The index ranks 82 jurisdictions “according to their secrecy and the scale of their activities.” It said the index “is a tool for understanding global financial secrecy, tax havens or secrecy jurisdictions, and illicit financial flows.”

The secrecy rankings are based on a combination of scores by which jurisdictions are given “secrecy points” and ranked on the share of the offshore financial services market they hold. Thus, countries such as the US, which was assessed 58 secrecy points out of 100, or the mid-range, ranked 6th overall because it accounts for 22 percent of the global financial services market.

Some Surprises in the “Top 10”

Using these criteria, the Index produced some surprises among the top 10 secrecy jurisdictions:

  1. Switzerland
  2. Luxembourg
  3. Hong Kong
  4. Cayman Islands
  5. Singapore
  6. United States
  7. Lebanon
  8. Germany
  9. Isle of Jersey
  10. Japan

The United States

The report highlights the problems and the implicit hypocrisy of nations, such as the United States, that fight to eliminate offshore havens to prevent the outflow of money from their taxpayers, but do little to avoid attracting money, legal or illicit, from other countries or to help them combat tax evasion.

An example of this lack of cooperation is found in the FATCA Intergovernmental Agreements the US has signed. Some of them contain explicit language about the need for the US to improve the exchange of information about foreigners who maintain assets in the US. In some cases, the language cites the need for new US legislation to facilitate this cooperation.

Major factors that rank US as offshore secrecy haven

The United States earned its 6th place rank in the FSI ratings principally because of the following factors, which the report says “help the United States attract foreign dirty money” and “arise from deliberate law-making rather than mere omission.”

  • Imposes a zero tax rate on non-resident individuals or foreign corporations from some categories of income, including interest paid by banks and savings institutions,
  • Imposes a zero tax rate on interest on government and some corporate obligations,
  • Has weak and relatively few treaty obligations to exchange relevant information with other jurisdictions,
  • Historically, the US has not required income earned in the US by non-residents to be reported to the US government. (Starting in 2013, information reporting is in place for interest from bank deposits earned by US residents from other nations.),
  • Gaps in US money laundering laws allow US financial institutions to handle the proceeds of a long list of foreign crimes if they are committed outside the US, (Title 18, US Code Section 1956),
  • A significant portion of US residential and commercial property is owned by offshore shell companies,
  • Company incorporation procedures in the US are governed by state, not federal law. Several states specialize in hosting corporations that provide secrecy, the report says.

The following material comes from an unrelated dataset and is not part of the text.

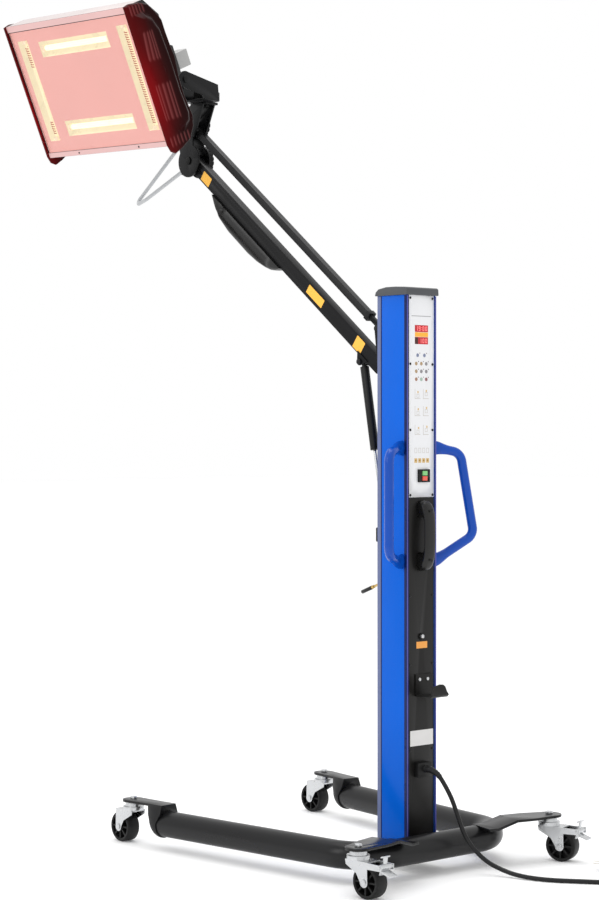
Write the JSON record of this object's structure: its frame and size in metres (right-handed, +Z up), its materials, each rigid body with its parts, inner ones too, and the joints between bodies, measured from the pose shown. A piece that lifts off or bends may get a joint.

UK territories combined are world’s largest secrecy haven

The United Kingdom, which lately has sought to reduce secrecy in its overseas territories, has a lot of work to do. Twenty one of the 82 jurisdictions ranked by the secrecy index are British territories. The Tax Justice Network says if they were evaluated as one jurisdiction they would rank first in the secrecy index, exceeding Switzerland by a large margin.

Other nations that occupy the top 30 positions include surprises like Australia, Norway, Brazil, Sweden and South Africa.

Beneficial ownership a well-guarded secret worldwide

Access to information continues to be a huge worldwide problem in the search for transparency. According to Tax Justice Network, none of the 82 jurisdictions required the automatic disclosure of beneficial ownership information to public authorities by means of a registry or on the Internet.